━━━━━ Raw data ━━━━━

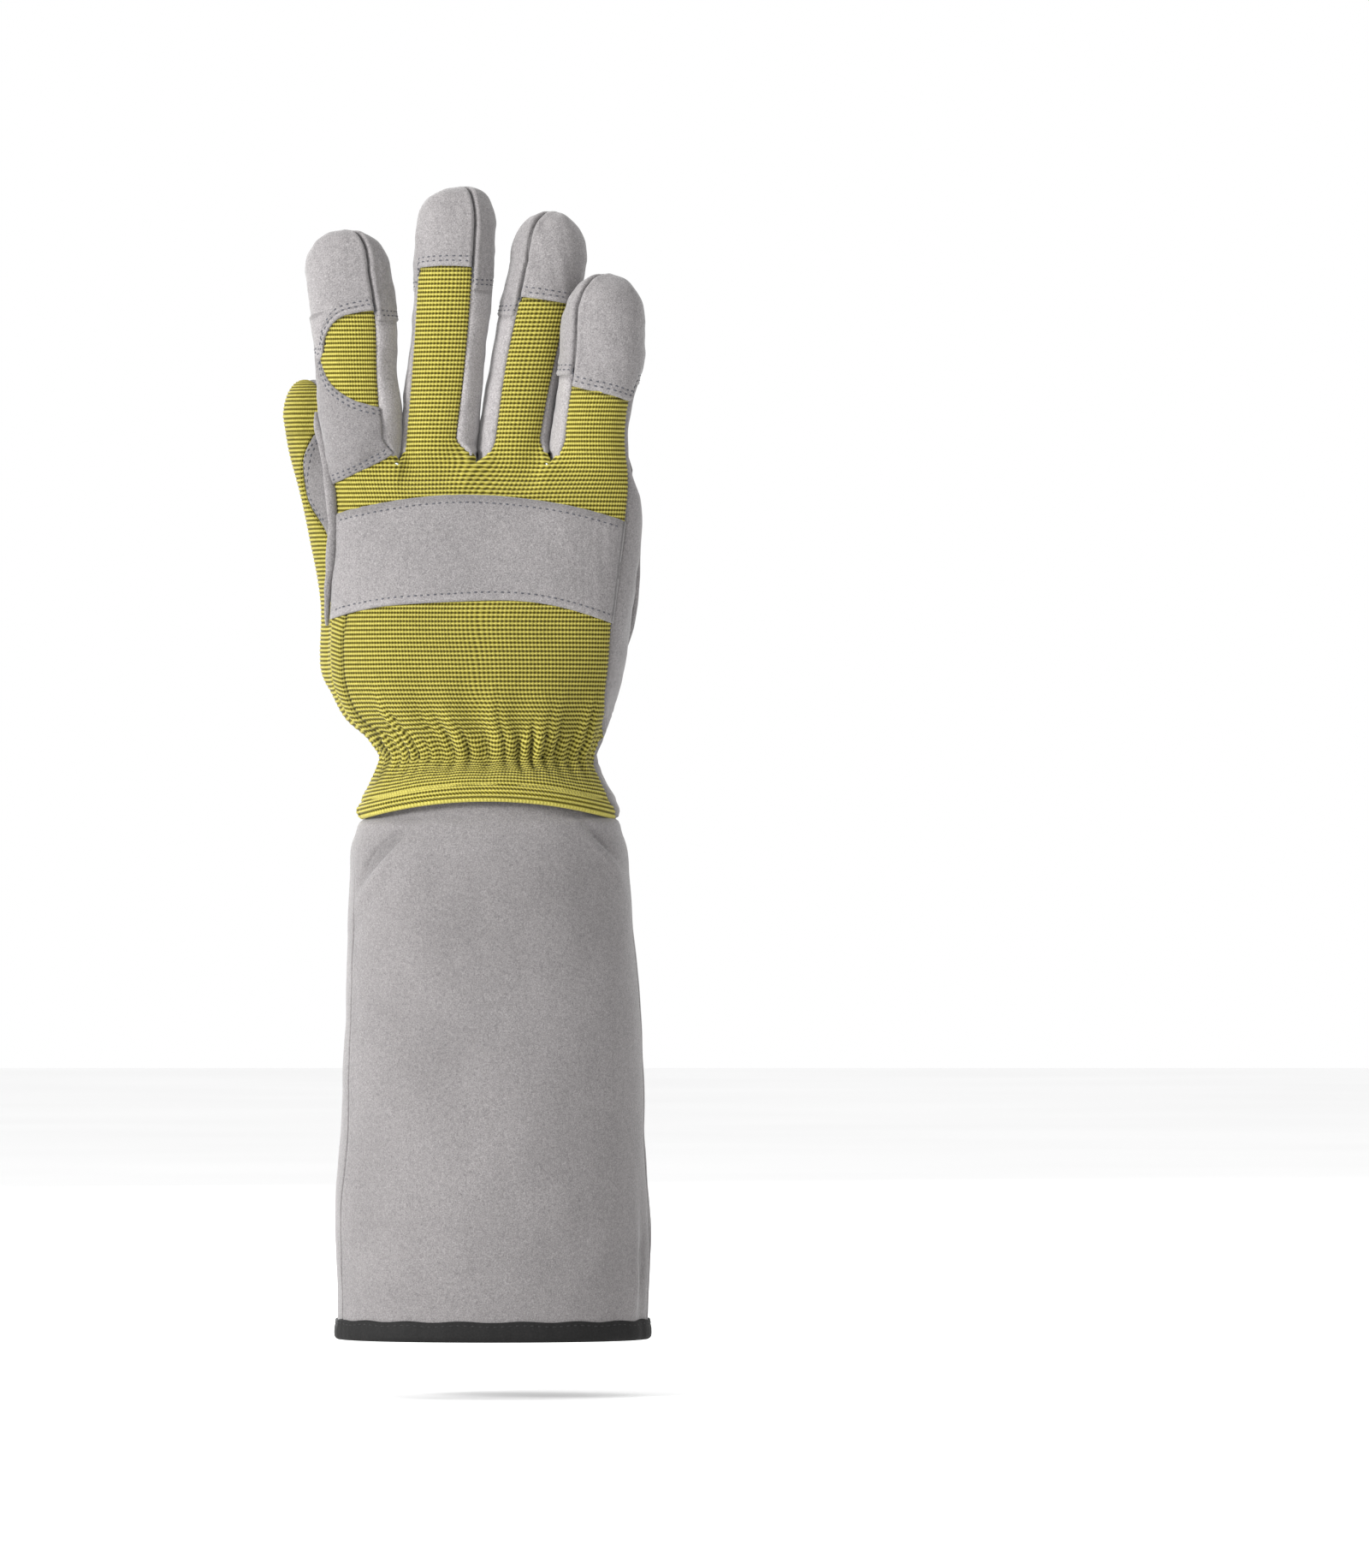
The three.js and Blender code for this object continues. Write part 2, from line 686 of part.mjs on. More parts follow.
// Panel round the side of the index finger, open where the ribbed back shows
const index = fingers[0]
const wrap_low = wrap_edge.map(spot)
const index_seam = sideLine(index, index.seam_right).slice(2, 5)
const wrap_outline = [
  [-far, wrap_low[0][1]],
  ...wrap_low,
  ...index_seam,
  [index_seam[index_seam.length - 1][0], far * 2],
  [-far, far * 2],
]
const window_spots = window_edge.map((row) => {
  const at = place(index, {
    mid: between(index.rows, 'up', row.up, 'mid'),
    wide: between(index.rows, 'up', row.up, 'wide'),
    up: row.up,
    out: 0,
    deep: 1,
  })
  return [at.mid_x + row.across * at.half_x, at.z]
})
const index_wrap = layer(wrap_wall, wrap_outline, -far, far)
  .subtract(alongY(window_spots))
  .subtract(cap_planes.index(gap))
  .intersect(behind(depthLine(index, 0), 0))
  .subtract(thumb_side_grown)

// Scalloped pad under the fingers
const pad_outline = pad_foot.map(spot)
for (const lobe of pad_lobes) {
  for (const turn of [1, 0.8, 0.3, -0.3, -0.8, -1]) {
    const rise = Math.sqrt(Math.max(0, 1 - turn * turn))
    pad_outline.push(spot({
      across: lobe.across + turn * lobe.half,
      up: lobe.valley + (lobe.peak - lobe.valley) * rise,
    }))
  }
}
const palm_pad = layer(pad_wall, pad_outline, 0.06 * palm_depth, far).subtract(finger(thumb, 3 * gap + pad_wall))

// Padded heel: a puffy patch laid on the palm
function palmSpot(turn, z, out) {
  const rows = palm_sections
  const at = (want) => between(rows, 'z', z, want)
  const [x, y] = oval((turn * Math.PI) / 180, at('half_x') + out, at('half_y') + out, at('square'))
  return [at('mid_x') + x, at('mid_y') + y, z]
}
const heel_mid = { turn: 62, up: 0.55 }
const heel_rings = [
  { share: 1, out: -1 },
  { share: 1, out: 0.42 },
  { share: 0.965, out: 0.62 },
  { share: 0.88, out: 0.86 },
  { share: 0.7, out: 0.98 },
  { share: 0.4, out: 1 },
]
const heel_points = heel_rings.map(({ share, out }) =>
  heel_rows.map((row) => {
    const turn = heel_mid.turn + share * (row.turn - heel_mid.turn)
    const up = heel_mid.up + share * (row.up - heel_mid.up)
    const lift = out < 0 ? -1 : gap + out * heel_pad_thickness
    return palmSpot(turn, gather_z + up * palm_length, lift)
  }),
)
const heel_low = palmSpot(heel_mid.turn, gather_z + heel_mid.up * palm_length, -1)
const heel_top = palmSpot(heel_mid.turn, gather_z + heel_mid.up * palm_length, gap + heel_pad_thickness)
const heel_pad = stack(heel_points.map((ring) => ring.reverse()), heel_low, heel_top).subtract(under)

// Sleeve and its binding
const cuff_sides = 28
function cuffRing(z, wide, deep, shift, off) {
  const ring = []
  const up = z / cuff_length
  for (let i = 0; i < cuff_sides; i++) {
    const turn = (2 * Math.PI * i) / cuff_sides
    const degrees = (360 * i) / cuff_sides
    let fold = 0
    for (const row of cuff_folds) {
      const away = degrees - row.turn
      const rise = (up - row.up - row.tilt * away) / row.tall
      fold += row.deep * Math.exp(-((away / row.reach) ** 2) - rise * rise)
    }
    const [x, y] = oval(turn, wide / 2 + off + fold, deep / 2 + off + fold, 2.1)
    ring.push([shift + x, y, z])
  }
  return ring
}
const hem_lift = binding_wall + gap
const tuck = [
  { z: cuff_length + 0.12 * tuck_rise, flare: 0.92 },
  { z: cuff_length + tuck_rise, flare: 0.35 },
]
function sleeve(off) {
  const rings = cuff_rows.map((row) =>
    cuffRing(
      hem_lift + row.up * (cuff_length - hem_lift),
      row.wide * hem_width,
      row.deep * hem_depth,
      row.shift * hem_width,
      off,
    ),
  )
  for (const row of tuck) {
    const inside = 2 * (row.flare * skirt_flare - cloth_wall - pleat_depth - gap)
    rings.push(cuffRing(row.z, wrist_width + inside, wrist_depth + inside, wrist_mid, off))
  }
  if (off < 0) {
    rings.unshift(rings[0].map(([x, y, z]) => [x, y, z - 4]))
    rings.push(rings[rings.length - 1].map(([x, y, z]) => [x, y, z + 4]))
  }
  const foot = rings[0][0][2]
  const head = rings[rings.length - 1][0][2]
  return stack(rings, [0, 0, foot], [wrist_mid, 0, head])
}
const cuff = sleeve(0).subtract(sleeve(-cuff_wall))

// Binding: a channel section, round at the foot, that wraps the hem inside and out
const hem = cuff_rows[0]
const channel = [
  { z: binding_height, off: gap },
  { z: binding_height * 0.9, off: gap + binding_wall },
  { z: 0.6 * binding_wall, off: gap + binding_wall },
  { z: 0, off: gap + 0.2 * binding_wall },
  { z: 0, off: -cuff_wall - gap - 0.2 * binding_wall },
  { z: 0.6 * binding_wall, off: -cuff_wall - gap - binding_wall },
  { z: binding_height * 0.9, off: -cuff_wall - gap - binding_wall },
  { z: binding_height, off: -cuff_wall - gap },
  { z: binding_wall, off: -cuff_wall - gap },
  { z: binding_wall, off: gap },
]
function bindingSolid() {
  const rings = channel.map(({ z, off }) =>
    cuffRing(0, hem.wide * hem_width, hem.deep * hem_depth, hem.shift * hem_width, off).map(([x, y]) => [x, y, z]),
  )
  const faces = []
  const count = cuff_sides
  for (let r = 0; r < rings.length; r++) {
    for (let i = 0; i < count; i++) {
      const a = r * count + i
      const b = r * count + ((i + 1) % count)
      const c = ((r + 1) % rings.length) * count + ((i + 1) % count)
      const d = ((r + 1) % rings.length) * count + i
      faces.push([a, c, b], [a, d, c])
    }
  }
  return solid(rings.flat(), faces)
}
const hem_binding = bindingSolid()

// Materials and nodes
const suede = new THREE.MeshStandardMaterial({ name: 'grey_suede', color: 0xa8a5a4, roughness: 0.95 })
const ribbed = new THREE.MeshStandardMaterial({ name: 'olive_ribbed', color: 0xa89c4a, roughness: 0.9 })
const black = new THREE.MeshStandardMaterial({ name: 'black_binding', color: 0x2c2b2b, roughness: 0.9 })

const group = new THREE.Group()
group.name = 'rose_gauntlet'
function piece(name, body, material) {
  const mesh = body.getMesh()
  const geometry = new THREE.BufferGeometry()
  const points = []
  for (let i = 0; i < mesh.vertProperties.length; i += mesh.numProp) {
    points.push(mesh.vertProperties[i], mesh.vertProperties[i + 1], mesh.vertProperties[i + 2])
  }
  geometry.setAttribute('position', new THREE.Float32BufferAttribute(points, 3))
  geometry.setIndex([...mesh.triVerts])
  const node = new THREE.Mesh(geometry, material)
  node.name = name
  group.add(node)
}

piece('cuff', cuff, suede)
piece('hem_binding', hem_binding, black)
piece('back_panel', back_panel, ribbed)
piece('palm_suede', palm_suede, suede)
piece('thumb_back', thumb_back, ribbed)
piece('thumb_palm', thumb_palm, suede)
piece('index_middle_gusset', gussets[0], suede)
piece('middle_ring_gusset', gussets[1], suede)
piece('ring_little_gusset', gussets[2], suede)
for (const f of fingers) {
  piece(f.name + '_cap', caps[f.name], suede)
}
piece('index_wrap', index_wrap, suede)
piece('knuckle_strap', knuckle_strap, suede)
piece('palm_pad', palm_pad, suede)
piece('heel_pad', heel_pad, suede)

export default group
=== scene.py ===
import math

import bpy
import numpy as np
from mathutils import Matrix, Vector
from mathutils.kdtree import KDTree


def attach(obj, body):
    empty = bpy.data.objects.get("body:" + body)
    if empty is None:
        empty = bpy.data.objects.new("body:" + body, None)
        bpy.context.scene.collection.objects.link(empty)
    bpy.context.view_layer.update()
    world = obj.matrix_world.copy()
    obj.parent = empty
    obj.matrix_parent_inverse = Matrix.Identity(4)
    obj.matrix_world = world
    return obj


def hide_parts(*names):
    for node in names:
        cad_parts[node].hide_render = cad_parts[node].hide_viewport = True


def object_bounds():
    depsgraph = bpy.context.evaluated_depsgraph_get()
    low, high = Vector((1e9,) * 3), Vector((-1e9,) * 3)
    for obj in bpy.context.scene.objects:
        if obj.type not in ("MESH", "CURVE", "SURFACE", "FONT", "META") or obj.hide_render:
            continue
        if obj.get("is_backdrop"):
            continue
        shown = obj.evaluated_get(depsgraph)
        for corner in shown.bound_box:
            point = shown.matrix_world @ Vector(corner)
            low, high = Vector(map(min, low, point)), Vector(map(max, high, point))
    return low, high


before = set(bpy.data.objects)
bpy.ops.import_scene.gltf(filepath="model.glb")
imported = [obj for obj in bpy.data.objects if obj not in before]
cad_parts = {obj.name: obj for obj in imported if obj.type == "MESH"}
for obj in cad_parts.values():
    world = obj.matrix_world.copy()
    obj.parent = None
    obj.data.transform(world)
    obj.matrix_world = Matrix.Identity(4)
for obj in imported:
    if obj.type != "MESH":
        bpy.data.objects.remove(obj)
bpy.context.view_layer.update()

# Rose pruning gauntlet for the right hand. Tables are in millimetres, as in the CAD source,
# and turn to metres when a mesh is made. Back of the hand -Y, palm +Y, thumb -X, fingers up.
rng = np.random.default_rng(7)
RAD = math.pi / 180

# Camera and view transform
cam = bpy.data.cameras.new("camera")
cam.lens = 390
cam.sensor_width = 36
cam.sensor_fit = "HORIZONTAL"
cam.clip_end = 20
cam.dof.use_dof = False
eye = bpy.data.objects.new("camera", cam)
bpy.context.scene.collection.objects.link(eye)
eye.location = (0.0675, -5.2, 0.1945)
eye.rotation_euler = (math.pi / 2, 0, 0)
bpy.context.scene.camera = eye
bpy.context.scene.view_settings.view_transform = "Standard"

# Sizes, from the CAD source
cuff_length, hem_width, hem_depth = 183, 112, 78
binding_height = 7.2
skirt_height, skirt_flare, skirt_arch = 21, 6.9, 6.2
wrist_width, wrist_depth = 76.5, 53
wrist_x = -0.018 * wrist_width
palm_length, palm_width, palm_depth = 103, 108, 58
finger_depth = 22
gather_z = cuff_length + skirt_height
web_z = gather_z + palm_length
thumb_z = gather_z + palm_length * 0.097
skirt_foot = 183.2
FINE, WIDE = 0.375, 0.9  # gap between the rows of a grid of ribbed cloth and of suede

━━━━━

## Task description
Print only the lines that run from the start of the listing to the line bearing "const palm_pad = layer(pad_wall, pad_outline, 0.06"; please keep the first line and that last one, exactly as they appear.

## Answer for the task
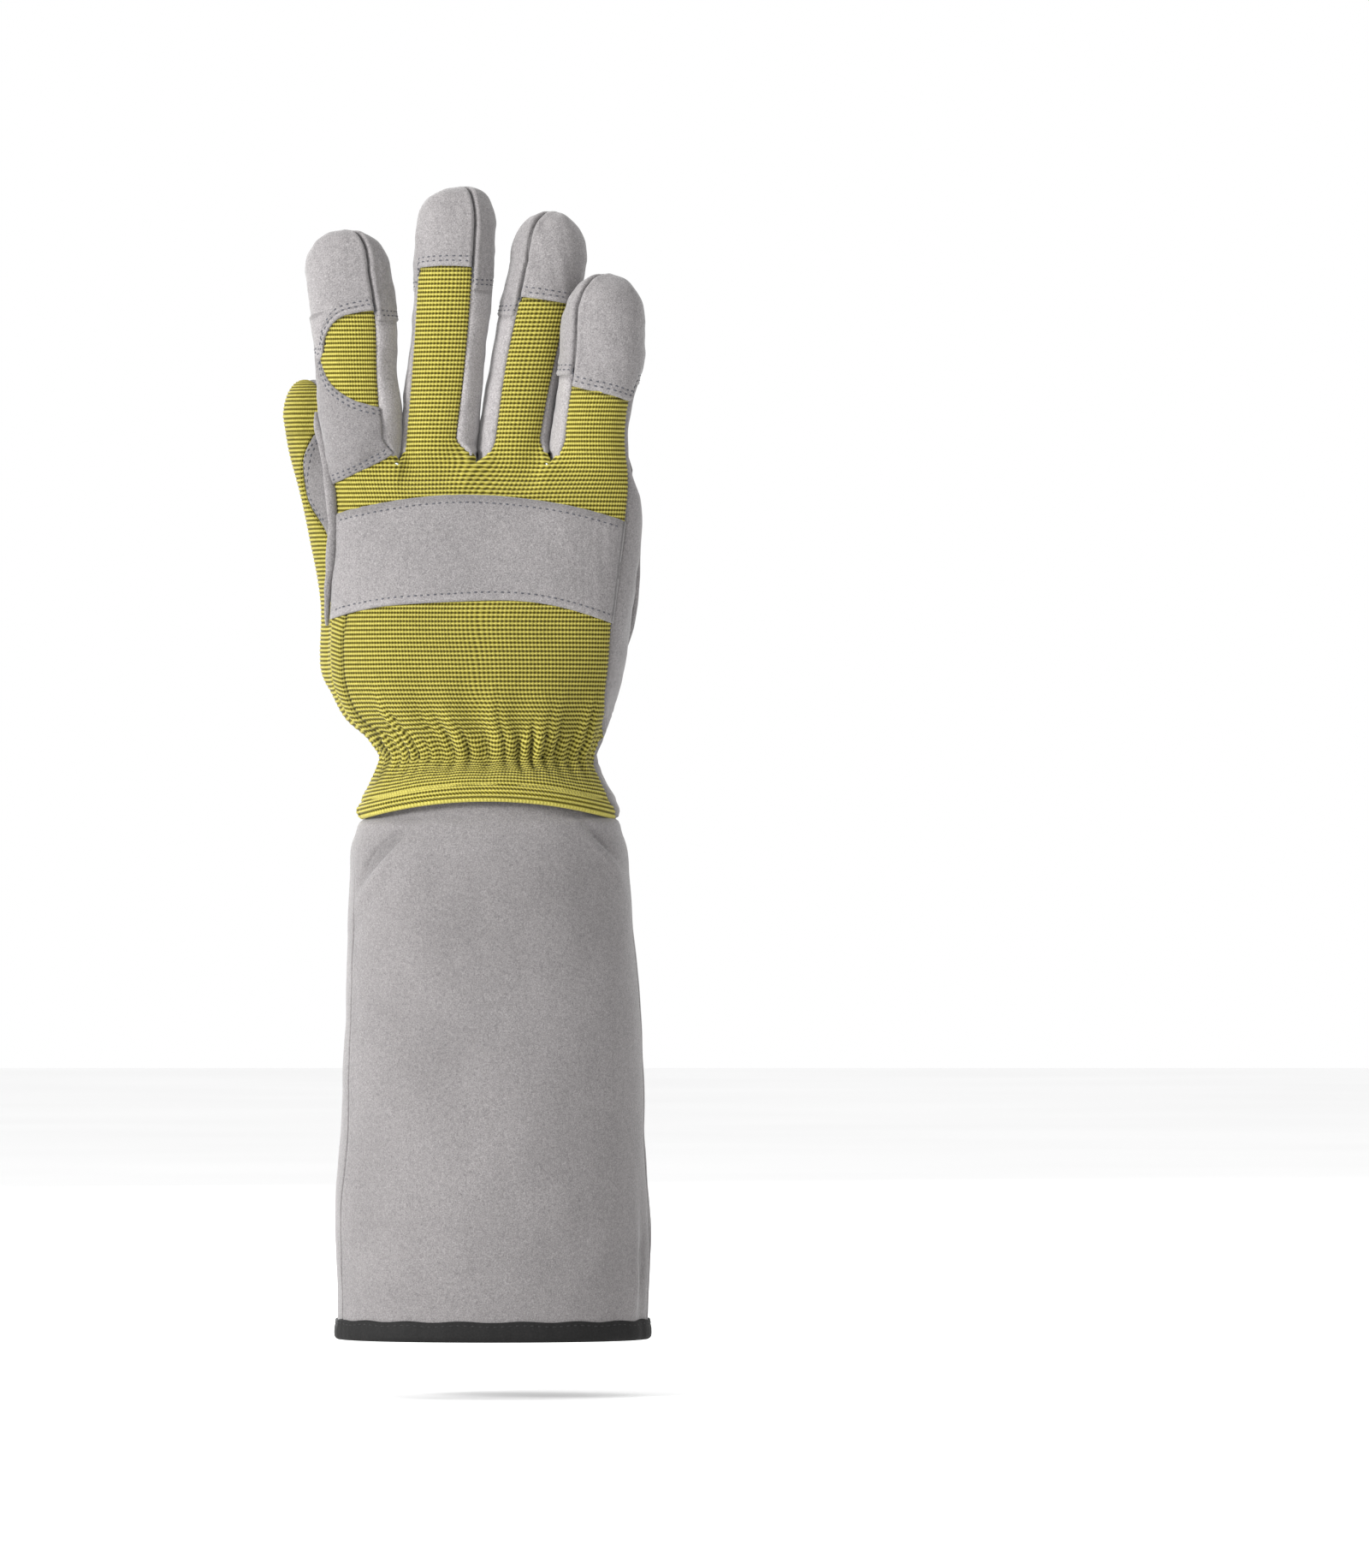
The three.js and Blender code for this object continues. Write part 2, from line 686 of part.mjs on. More parts follow.
// Panel round the side of the index finger, open where the ribbed back shows
const index = fingers[0]
const wrap_low = wrap_edge.map(spot)
const index_seam = sideLine(index, index.seam_right).slice(2, 5)
const wrap_outline = [
  [-far, wrap_low[0][1]],
  ...wrap_low,
  ...index_seam,
  [index_seam[index_seam.length - 1][0], far * 2],
  [-far, far * 2],
]
const window_spots = window_edge.map((row) => {
  const at = place(index, {
    mid: between(index.rows, 'up', row.up, 'mid'),
    wide: between(index.rows, 'up', row.up, 'wide'),
    up: row.up,
    out: 0,
    deep: 1,
  })
  return [at.mid_x + row.across * at.half_x, at.z]
})
const index_wrap = layer(wrap_wall, wrap_outline, -far, far)
  .subtract(alongY(window_spots))
  .subtract(cap_planes.index(gap))
  .intersect(behind(depthLine(index, 0), 0))
  .subtract(thumb_side_grown)

// Scalloped pad under the fingers
const pad_outline = pad_foot.map(spot)
for (const lobe of pad_lobes) {
  for (const turn of [1, 0.8, 0.3, -0.3, -0.8, -1]) {
    const rise = Math.sqrt(Math.max(0, 1 - turn * turn))
    pad_outline.push(spot({
      across: lobe.across + turn * lobe.half,
      up: lobe.valley + (lobe.peak - lobe.valley) * rise,
    }))
  }
}
const palm_pad = layer(pad_wall, pad_outline, 0.06 * palm_depth, far).subtract(finger(thumb, 3 * gap + pad_wall))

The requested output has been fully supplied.